The long-term outcomes of the work you, as a manager or leader, are doing today rests with your company’s future leaders. Early and ongoing training, mentorship, and involvement in decision-making and future planning among employees, helps ensure the company or team mission and culture is carried out effectively in the future. An evolving team of future leaders prevents gaps in leadership, prepares employees for unexpected events where they may need to step up, allows for long-term planning, and fosters ongoing innovation and progress. Employees who feel they are growing professionally and are treated as future leaders will feel more invested in their work, loyal to the company, and satisfied on the job. Forward-thinking managers today will strengthen and develop the next generation of forward-thinking leaders.

Training future leaders is an ongoing process. Here are some ways to train them:

  1. Make leadership development part of the company culture. Integrate techniques into your own work practices that will sharpen employee skills and give them practice in leadership roles. Allow employees to shadow you and eventually stand in for you for running selected meetings or completing different management tasks. Strong employees know to go to their manager or lead when they come across an issue, rather than ignore it or go too far down a questionable road. When employees come to you with an issue, talk them through the solution and perhaps allow some trial and error before fixing it for them. Set aside time to be a mentor. Aside from or as a set part of any regular 1:1 employee-manager meetings, make time to talk about the employee’s growth and skill development going beyond the laundry list of weekly deliverables.
  2. Match training with potential. Managers may also want to take a more strategic and specialized approach to developing selected leaders. This can be targeted by specific leadership role, by qualities of the individual with leadership potential, or a combination of both. Starting with predictive assessments for leadership potential, managers can identify which employees are likely to gravitate towards and elevate in different areas of the company and how successfully they may fit different leadership needs.
  3. Maintain a feedback loop. Feedback loops are helpful for many reasons. Regular individual engagement with employees creates a trust and rapport that allows managers and employees to identify the individual’s strengths, weaknesses, and potential, and allows constructive criticism to be more constructive and less surprising or distracting. Iteratively sharpening skills, addressing challenges as they first emerge allows a growth employees can own, catches issues early to stop them from becoming bigger problems, and fosters the self-awareness needed in a leader.

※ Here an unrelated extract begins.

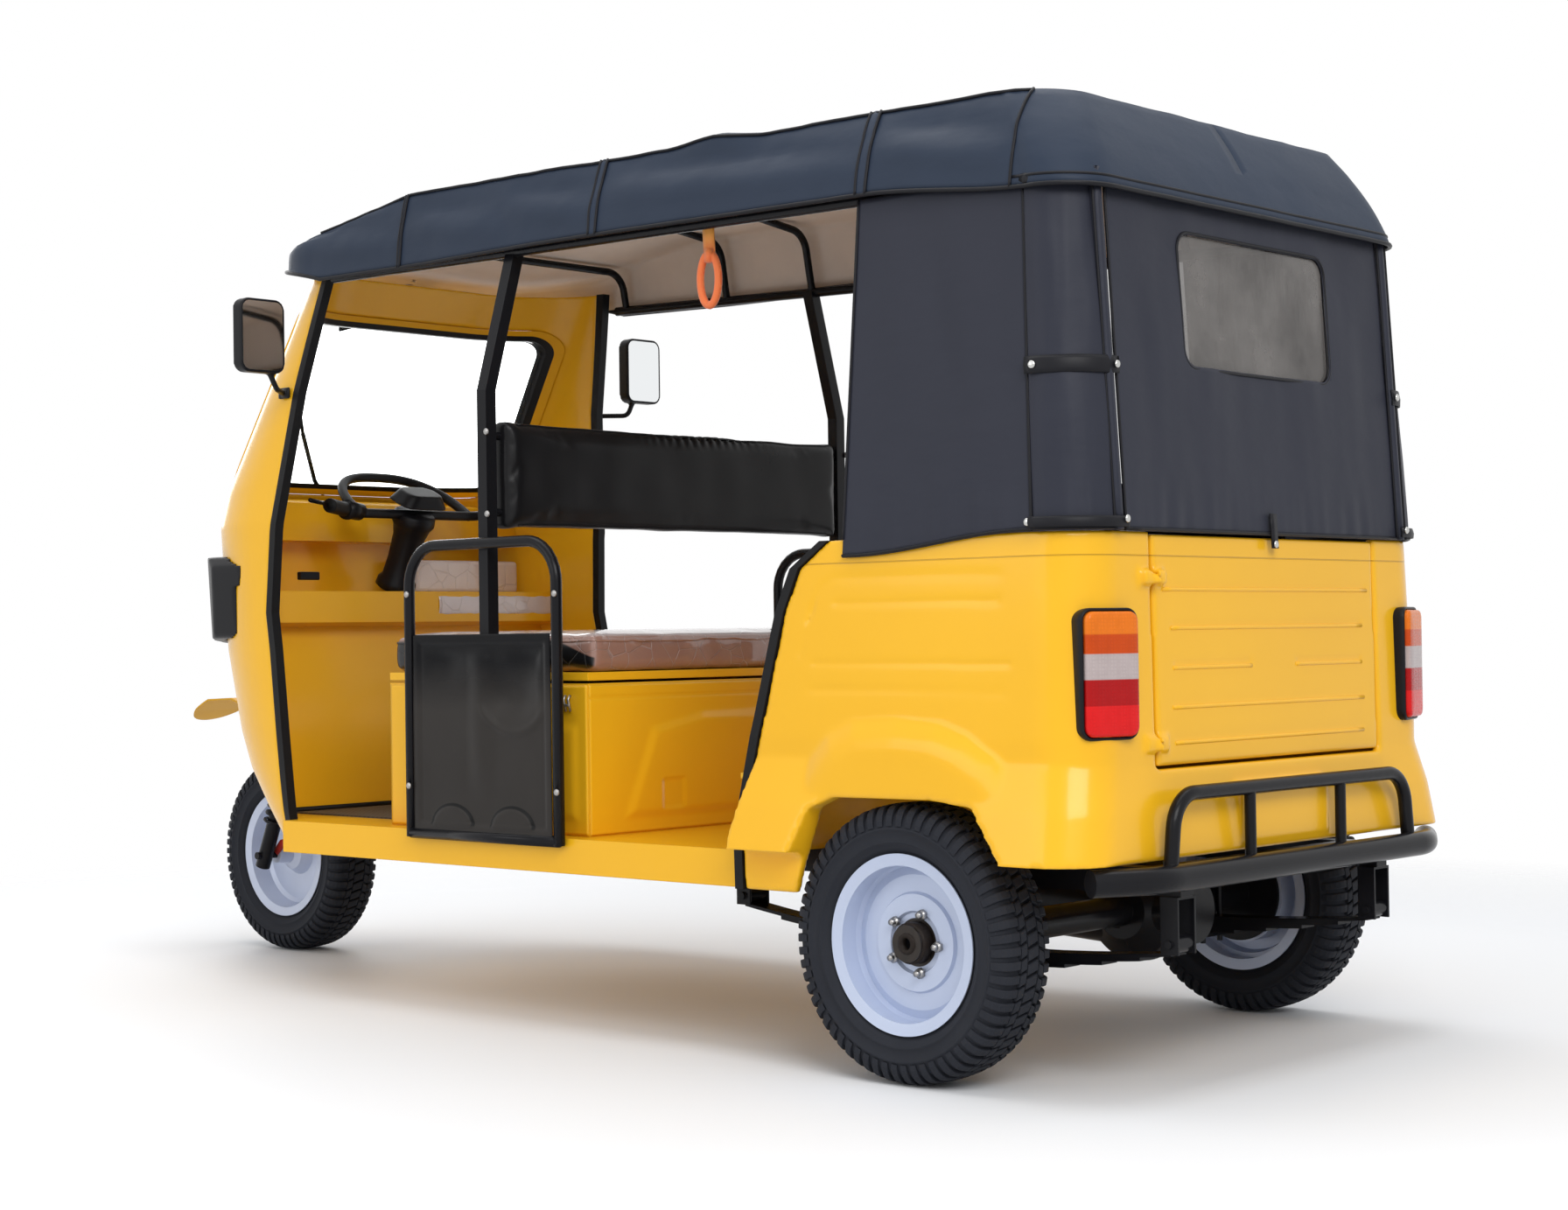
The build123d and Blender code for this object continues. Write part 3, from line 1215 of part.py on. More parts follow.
with BuildPart() as leaf_springs:
    for side in (-1, 1):
        for place, share in enumerate(LEAVES):
            depth = SPRING_SEAT - LEAF * (place + 1)
            ring = SPRING_BOW + LEAF * (place + 1)
            with BuildSketch(Plane.YZ.offset(side * SPRING_X - LEAF_WIDE / 2)) as leaf:
                with Locations((fore(0), depth + ring)):
                    Circle(ring)
                    Circle(ring - LEAF, mode=Mode.SUBTRACT)
                with Locations((fore((EYE_FRONT + EYE_REAR) / 2 * share), depth + 60)):
                    Rectangle((EYE_FRONT - EYE_REAR) * share, 200, mode=Mode.INTERSECT)
            extrude(leaf.sketch, amount=LEAF_WIDE)
        for station in (EYE_FRONT, EYE_REAR):
            cross_rod(side * SPRING_X, station, LEAF_WIDE / 2, EYE_RADIUS)
        for station in (EYE_FRONT, EYE_REAR):
            cross_rod(side * SPRING_X, station, LEAF_WIDE, EYE_PIN + FIT, Mode.SUBTRACT)
save(leaf_springs, "leaf_springs")

# ---------------------------------------------------------------- steering
CROWN_LOW, CROWN_HIGH = 575.0, 612.0
rake = math.radians(STEER_RAKE)
AXLE_ALONG = (STEER_FOOT - WHEELBASE) * math.sin(rake) + TYRE_RADIUS * math.cos(rake)
AXLE_AHEAD = TYRE_RADIUS * math.sin(rake) - (STEER_FOOT - WHEELBASE) * math.cos(rake)
BAR_ALONG = 1296.0
STEM_TOP = BAR_ALONG - 26
with BuildPart() as steering_fork:
    rod(steer(CROWN_LOW, 0), steer(STEM_TOP, 0), STEM_RADIUS)
    for side in (-1, 1):
        x = side * FORK_LEG_HALF
        rod(steer(AXLE_ALONG - 34, AXLE_AHEAD, x), steer(CROWN_HIGH, AXLE_AHEAD, x), FORK_LEG)
    crown = Plane(
        origin=steer(CROWN_LOW, 0), x_dir=(1, 0, 0), z_dir=(0, math.sin(rake), math.cos(rake))
    )
    with BuildSketch(crown) as plate:
        with Locations((0, -AXLE_AHEAD / 2)):
            RectangleRounded(2 * FORK_LEG_HALF + 56, AXLE_AHEAD + 56, 24)
    extrude(plate.sketch, amount=CROWN_HIGH - CROWN_LOW - 8)
    rod(
        (-FORK_LEG_HALF - 30, fore(WHEELBASE), TYRE_RADIUS),
        (FORK_LEG_HALF + 30, fore(WHEELBASE), TYRE_RADIUS),
        FRONT_AXLE,
    )
save(steering_fork, "steering_fork")

BAR_TUBE, GRIP = 11.0, 17.0
BAR_HALF, BAR_SWEEP, BAR_RISE = 365.0, 96.0, 54.0  # how far the grips lie out, back and up
HOOP_RADIUS = 185.0
with BuildPart() as handlebar:
    points = (
        steer(BAR_ALONG + BAR_RISE, -BAR_SWEEP, -BAR_HALF),
        steer(BAR_ALONG, 0, -BAR_HALF / 2),
        steer(BAR_ALONG, 0, BAR_HALF / 2),
        steer(BAR_ALONG + BAR_RISE, -BAR_SWEEP, BAR_HALF),
    )
    tube(points, BAR_TUBE, 60)
    for side in (-1, 1):
        rod(
            steer(BAR_ALONG + BAR_RISE * 0.4, -BAR_SWEEP * 0.4, side * BAR_HALF * 0.7),
            steer(BAR_ALONG + BAR_RISE, -BAR_SWEEP, side * BAR_HALF),
            GRIP,
        )
    # half hoop ahead of the bar, in the plane square to the column
    tube(
        (
            steer(BAR_ALONG, -6, -HOOP_RADIUS),
            steer(BAR_ALONG + 24, 90, -HOOP_RADIUS + 4),
            steer(BAR_ALONG + 30, 190, -100),
            steer(BAR_ALONG + 30, 190, 100),
            steer(BAR_ALONG + 24, 90, HOOP_RADIUS - 4),
            steer(BAR_ALONG, -6, HOOP_RADIUS),
        ),
        BAR_TUBE + 2,
        60,
    )
    rod(steer(STEM_TOP + FIT, 0), steer(BAR_ALONG + 30, 0), 24)
save(handlebar, "handlebar")

with BuildPart() as display_pod:
    pod = Plane(
        origin=steer(BAR_ALONG + 30 + FIT, 0), x_dir=(1, 0, 0), z_dir=(0, math.sin(rake), math.cos(rake))
    )
    with BuildSketch(pod) as low:
        RectangleRounded(150, 100, 30)
    with BuildSketch(pod.offset(34)) as high:
        RectangleRounded(110, 76, 30)
    loft([low.sketch.face(), high.sketch.face()], ruled=True)
save(display_pod, "display_pod")

GUARD_HALF, GUARD_LIP, GUARD_NOSE = 92.0, 5.0, 150.0
# station and height along the mudguard's upper face, from its tip back over the tyre
GUARD_TOP = ((FRONT_REACH, 626), (3066, 661), (2990, 690), (2880, 694), (2760, 655))
GUARD_TOP += ((2600, 574), (2560, 560))  # and on under the fork crown
with BuildPart() as front_mudguard:
    under = [(s, z - GUARD_LIP) for s, z in GUARD_TOP[:0:-1]]
    side_profile(GUARD_TOP + tuple(under), -GUARD_HALF, GUARD_HALF)
    with BuildSketch(Plane.XY.offset(500)) as plan:
        with BuildLine():
            Spline(
                (-GUARD_HALF, fore(FRONT_REACH - GUARD_NOSE)),
                (0, fore(FRONT_REACH)),
                (GUARD_HALF, fore(FRONT_REACH - GUARD_NOSE)),
                tangents=((0, -1), (1, 0), (0, 1)),
            )
            Polyline(
                (GUARD_HALF, fore(FRONT_REACH - GUARD_NOSE)),
                (GUARD_HALF, fore(2500)),
                (-GUARD_HALF, fore(2500)),
                (-GUARD_HALF, fore(FRONT_REACH - GUARD_NOSE)),
            )
        make_face()
    extrude(plan.sketch, amount=300, mode=Mode.INTERSECT)
save(front_mudguard, "front_mudguard")
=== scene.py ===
# %% [markdown]
# # A three-wheeled auto rickshaw, dressed for its picture
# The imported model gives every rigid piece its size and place. This lesson gives those pieces
# their paint, rubber and glass, sews the canvas and the seats, and cuts the tyres' tread.
# Everything is in metres: +Z is up, -Y is forwards and +X is the vehicle's left side.

# %% Load the frame
import json
import math
from contextlib import contextmanager

import bmesh
import bpy
import numpy as np
from mathutils import Matrix, Vector, noise

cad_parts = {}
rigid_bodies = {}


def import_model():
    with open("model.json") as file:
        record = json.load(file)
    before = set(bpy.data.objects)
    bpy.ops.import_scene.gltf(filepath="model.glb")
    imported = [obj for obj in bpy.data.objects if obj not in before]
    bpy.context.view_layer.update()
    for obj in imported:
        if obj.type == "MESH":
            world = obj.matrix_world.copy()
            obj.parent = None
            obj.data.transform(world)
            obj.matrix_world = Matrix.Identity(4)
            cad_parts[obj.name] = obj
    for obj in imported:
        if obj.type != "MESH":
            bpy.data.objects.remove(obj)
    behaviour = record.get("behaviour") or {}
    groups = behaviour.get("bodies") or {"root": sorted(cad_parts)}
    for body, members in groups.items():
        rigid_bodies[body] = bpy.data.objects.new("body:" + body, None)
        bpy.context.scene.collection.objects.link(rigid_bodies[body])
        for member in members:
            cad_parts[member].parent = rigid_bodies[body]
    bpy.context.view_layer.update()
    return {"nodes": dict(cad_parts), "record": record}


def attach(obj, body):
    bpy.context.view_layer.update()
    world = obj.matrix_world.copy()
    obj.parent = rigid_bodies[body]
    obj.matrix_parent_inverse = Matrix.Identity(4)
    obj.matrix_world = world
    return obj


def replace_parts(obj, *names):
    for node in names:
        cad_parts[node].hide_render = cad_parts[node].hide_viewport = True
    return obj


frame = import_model()
nodes = frame["nodes"]
stage = bpy.context.scene

# %% Places and small helpers
REAR_AXLE_Y, FRONT_AXLE, TYRE_RADIUS = 1.3145, 2.693, 0.265
SIDES = ((1, "left"), (-1, "right"))
known = {thing.name for thing in bpy.data.objects}


def tell(title):
    """Prints the objects that a cell has added."""
    added = [thing.name for thing in bpy.data.objects if thing.name not in known]
    known.update(added)
    print(title, added)


def fore(station):
    """Y of a place that far ahead of the rear axle."""
    return REAR_AXLE_Y - station


def mirrored(side, point):
    """The point on the vehicle's left (1) or right (-1) side."""
    return Vector((side * point[0], point[1], point[2]))


def linked(name, data):
    """A new object in the scene."""
    made = bpy.data.objects.new(name, data)
    stage.collection.objects.link(made)
    return made


def mesh_of(name, points, faces):
    mesh = bpy.data.meshes.new(name)
    mesh.from_pydata([tuple(p) for p in points], [], faces)
    return mesh


def smooth(mesh):
    """Shades all faces as one curved skin."""
    mesh.polygons.foreach_set("use_smooth", [True] * len(mesh.polygons))


# %% [markdown]
# ## Camera
# A picture taken close to a long vehicle has strong perspective, so the camera's place matters
# more than its lens. It stands low behind the rear left wheel and looks forwards along the side.

# %% Set the camera
CAMERA_AT = Vector((4.302, 4.3535, 0.850))
LENS, SENSOR = 58.14, 36.0  # millimetres

camera_data = bpy.data.cameras.new("camera")
camera_data.lens, camera_data.sensor_width, camera_data.sensor_fit = LENS, SENSOR, "HORIZONTAL"
camera = linked("camera", camera_data)
sight = Vector((-0.7404, -0.6721, 0.0116)).normalized()
camera_right = sight.cross(Vector((-0.0009, 0.0183, 0.9998))).normalized()
turn = Matrix((camera_right, camera_right.cross(sight), -sight)).transposed()
camera.matrix_world = Matrix.Translation(CAMERA_AT) @ turn.to_4x4()
stage.camera = camera
tell("camera")

# %% [markdown]
# ## Studio
# A product picture has a floor that fades into a white background. The floor is a plane whose
# colour the camera sees as white far away, while near the wheels it keeps their soft shadow.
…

Reflect on the types of skills and work that are critical to your leadership role; do your employees exercise all of these skills regularly? Would there be someone to fill in for you for each of your required tasks? Just as each company is unique, so are the skills required for leadership success within that company. Applying and teaching your own lessons-learned as a manager, building on employee potential, creating a culture or feedback and development, and giving employees opportunities to experience, and even sometimes fail, builds a promising future for your company.